Valin & Vos             Expires January 28, 2012                [Page 4]
Internet-Draft          Audio Codec Requirements               July 2011

3.  Applications

   The following applications should be considered for Internet audio
   codecs, along with their requirements:

   o  Point to point calls

   o  Conferencing

   o  Telepresence

   o  Teleoperation

   o  In-game voice chat

   o  Live distributed music performances / Internet music lessons

   o  Delay Tolerant Networking or Push-to-Talk Services

   o  Other applications

3.1.  Point to point calls

   Point to point calls are voice over IP (VoIP) calls from two
   "standard" (fixed or mobile) phones, and implemented in hardware or
   software.  For these applications, a wideband codec is required,
   along with narrowband support for compatibility with legacy telephony
   equipment (PSTN).  It is expected for the range of useful bit-rates
   to be 12 - 32 kb/s for wideband speech and 8 - 16 kb/s for narrowband
   speech.  The codec delay must be less than 40 ms, but no more than 25
   ms is desirable.  Support for encoding music is not required, but it
   is desirable for the codec not to make background (on-hold) music
   excessively unpleasant to hear.  Also, the codec should be robust to
   noise (produce intelligible speech and no annoying artifacts) even at
   lower bit-rates.

3.2.  Conferencing

   Conferencing applications (which support multi-party calls) have
   additional requirements on top of the requirements for point-to-point
   calls.  Conferencing systems often have higher-fidelity audio
   equipment and have greater network bandwidth available -- especially
   when video transmission is involved.  For that reason, support for
   super-wideband audio becomes important, with useful bit-rates in the
   32 - 64 kb/s range.  The ability to vary the bit-rate (VBR) according
   to the "difficulty" of the audio signal is a desirable feature for
   the codec.  This not only saves bandwidth "on average", but it can
   also help conference servers make more efficient use of the available

Valin & Vos             Expires January 28, 2012                [Page 5]
Internet-Draft          Audio Codec Requirements               July 2011

   bandwidth by using more bandwidth for important audio streams and
   less bandwidth for less important ones (e.g. background noise).

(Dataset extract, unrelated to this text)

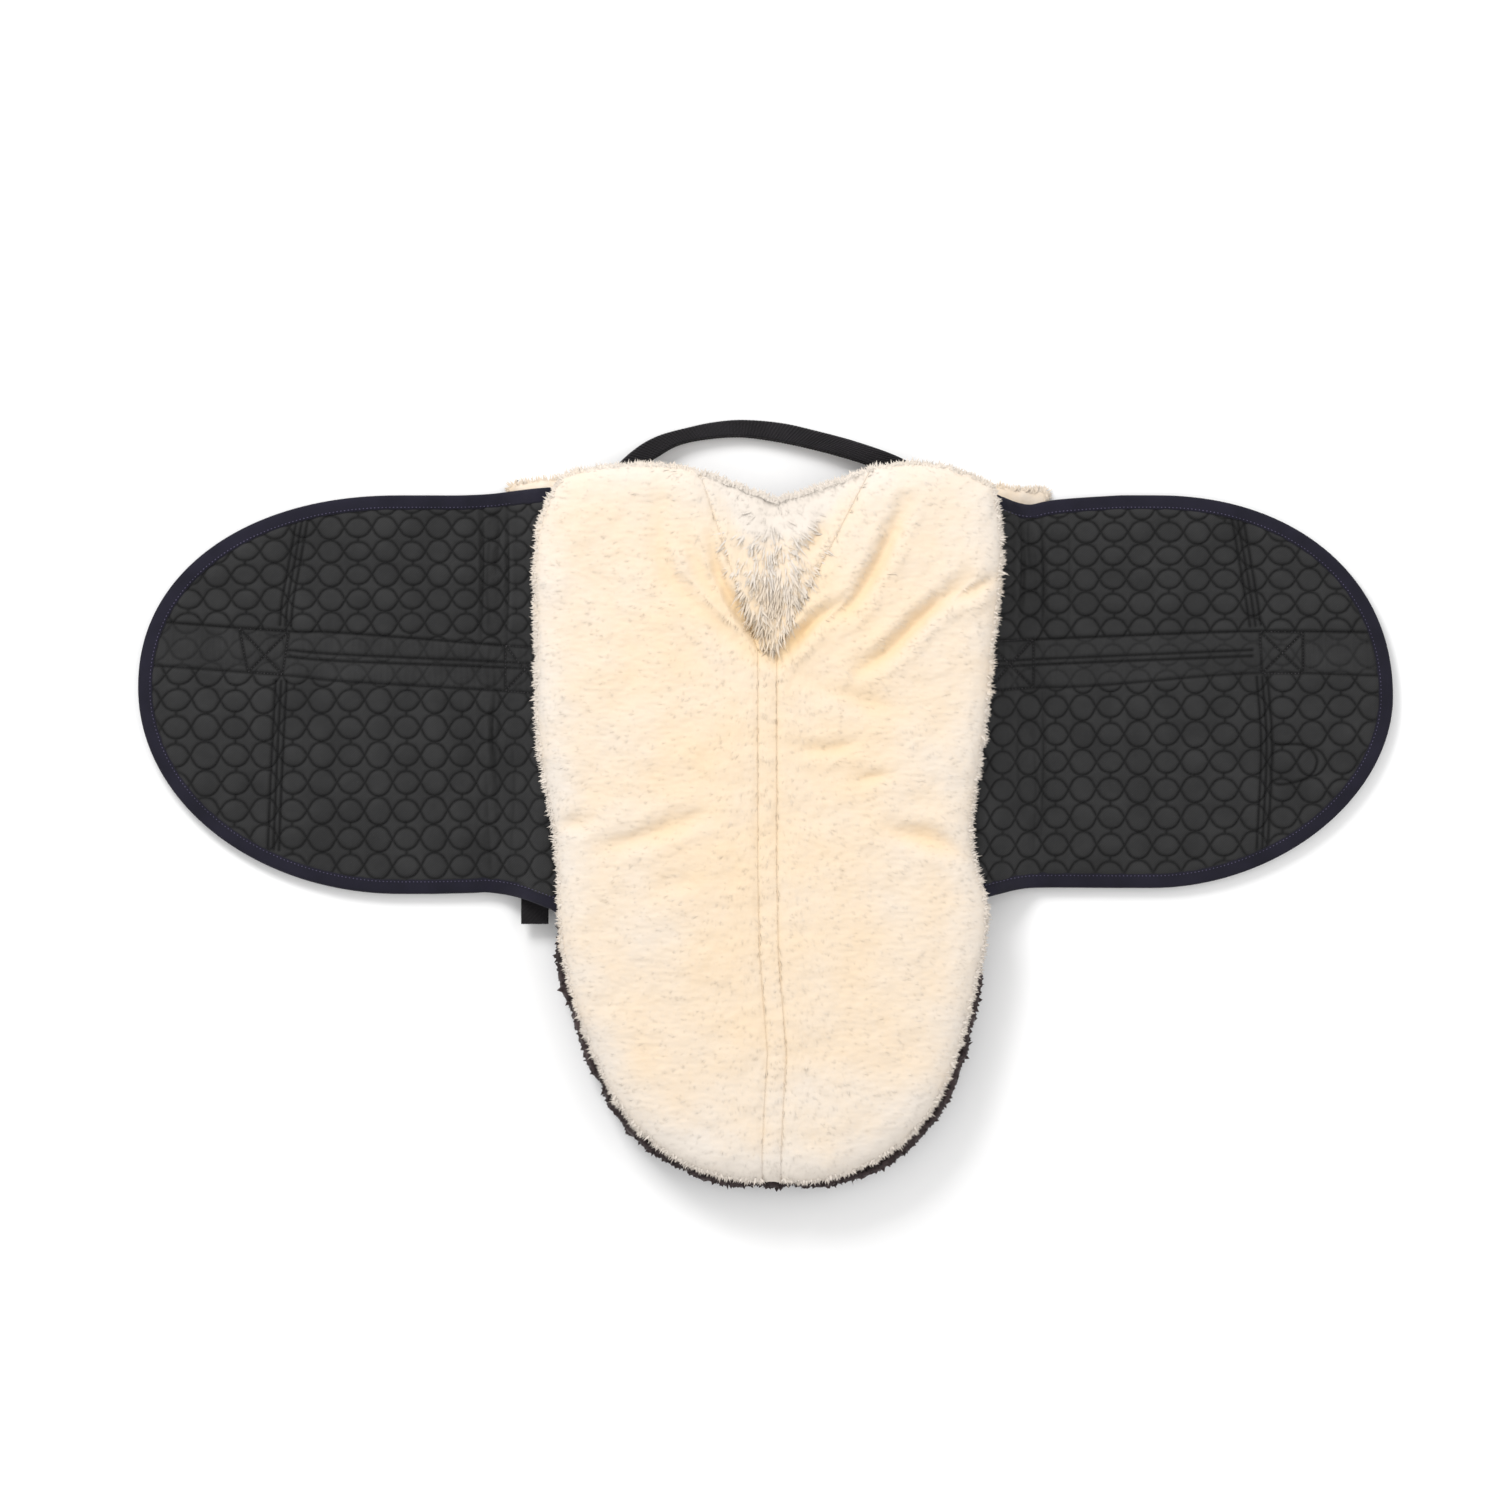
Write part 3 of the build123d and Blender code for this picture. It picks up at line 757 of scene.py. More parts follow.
def pile(name, roots, heading, up, shade, length, width, bend, seed, material=CREAM, slot="cream_wool"):
    """A piece of locks of wool on the seat, with uneven lengths and tones, shaded like the surface under it."""
    rng = np.random.default_rng(seed)
    uneven = rng.normal(1, 0.22, len(roots)).clip(0.5, 1.6)
    curl = rng.normal(0, bend, (len(roots), 3))
    wide = width * rng.normal(1, 0.2, len(roots)).clip(0.6, 1.5)
    shape = locks(roots, heading, length * uneven, wide, curl, up)
    tone = (shade + rng.normal(0, 0.03, len(roots)))[:, None] + LOCK_TONE[None]
    piece = mesh_piece(name, shape, material, "seat", slot, shade=tone.ravel())
    piece.data.normals_split_custom_set_from_vertices(np.repeat(up, len(LOCK_TONE), axis=0).tolist())
    return piece


def combed(flat, seed):
    """The way that the pile lies at flat points: outward from the spine and towards the rear, with swirls."""
    x, y = flat.T
    swirl = 0.9 * noise(x, y, 40, seed) + 0.5 * noise(x, y, 12, seed + 1)
    angle = np.arctan2(-0.7, x / 70) + swirl
    return np.column_stack([np.cos(angle), np.sin(angle), np.zeros(len(flat))])


def surface_locks(name, piece, patch, shade, count, seed):
    """Short locks all over a fleece."""
    rng = np.random.default_rng(seed)
    chosen = rng.choice(len(patch.flat), count, replace=False)
    points, normals = surface(piece, len(patch.flat))
    points, normals = points[chosen], normals[chosen]
    lean = combed(points[:, :2], seed) + rng.normal(0, 0.14, (count, 3))
    lean -= normals * np.einsum("ij,ij->i", lean, normals)[:, None]
    pile(name, points - normals * 0.2, normals * 0.04 + lean, normals, shade[chosen] + 0.04,
         np.full(count, 5.0), np.full(count, 1.1), 0.03, seed)


def fringe(name, roots, heading, up, tone, seed):
    """Locks that stand out from the lining's outer edge."""
    pile(name, roots, heading, up, tone, np.full(len(roots), FRINGE_LENGTH), np.full(len(roots), FRINGE_WIDTH),
         0.16, seed)


def edge_locks(patch, shade, seed):
    """Roots, headings and shades for locks that stand out from the lining's outer edge."""
    rng = np.random.default_rng(seed)
    loop = patch.flat[patch.loop]
    free = at_seam(loop) < 0.5
    spots, outward, tone = loop[free], patch.outward[free], shade[patch.loop][free]
    rim = rim_height(*spots.T)
    roots, headings, ups, tones = [], [], [], []
    for share in (0.06, 0.2, 0.34, 0.48, 0.62, 0.76, 0.9, 1.04):
        picked = (rng.random(len(spots)) < 0.8) & ((share > 0.1) | (spots[:, 1] < 200))
        z = rim + (SIDE_TOP + 2 - rim) * share + rng.normal(0, 1.5, len(spots))
        bulge = 1.6 * math.sin(math.pi * min(share + 0.1, 1))
        root = np.column_stack([spots + outward * (bulge - 2.6), z])
        lift = np.full(len(spots), share * 0.9 - 0.35)
        heading = np.column_stack([outward, lift]) + rng.normal(0, 0.38, (len(spots), 3))
        roots.append(root[picked])
        headings.append(heading[picked])
        up = np.column_stack([outward * (1.1 - share), np.full(len(spots), 0.25 + share)])
        ups.append((up / np.linalg.norm(up, axis=1)[:, None])[picked])
        tones.append(tone[picked] + 0.1)
    return np.vstack(roots), np.vstack(headings), np.vstack(ups), np.concatenate(tones)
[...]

   Conferencing end-points often operate in hands-free conditions, which
   creates acoustic echo problems.  For this reason lower delay is
   important, as it reduces the quality degradation due to any residual
   echo after acoustic echo cancellation (AEC).  For this reason, the
   codec delay must be less than 30 ms for this application.  An
   optional low-delay mode with less than 10 ms delay is desirable, but
   not required.

   Most conferencing systems operate with a bridge that mixes some (or
   all) of the audio streams and sends them back to all the
   participants.  In that case, it is important that the codec not
   produce annoying artefacts when two voices are present at the same
   time.  Also, this mixing operation should be as easy as possible to
   perform.  To make it easier to determine which streams have to be
   mixed (and which are noise/silence), it must be possible to measure
   (or estimate) the voice activity in a packet without having to fully
   decode the packet (saving most of the complexity when the packet need
   not be decoded).  Also, the ability to save on the computational
   complexity when mixing is also desirable, but not required.  For
   example, a transform codec may make it possible to mix the streams in
   the transform domain, without having to go back to time-domain.  Low-
   complexity up-sampling and down-sampling within the codec is also a
   desirable feature when mixing streams with different sampling rates.

3.3.  Telepresence

   Most telepresence applications can be considered to be essentially
   very high-quality video-conferencing environments, so all of the
   conferencing requirements also apply to telepresence.  In addition,
   telepresence applications require super-wideband and full-band audio
   capability with useful bit-rates in the 32 - 80 kb/s range.  While
   voice is still the most important signal to be encoded, it must be
   possible to obtain good quality (even if not transparent) music.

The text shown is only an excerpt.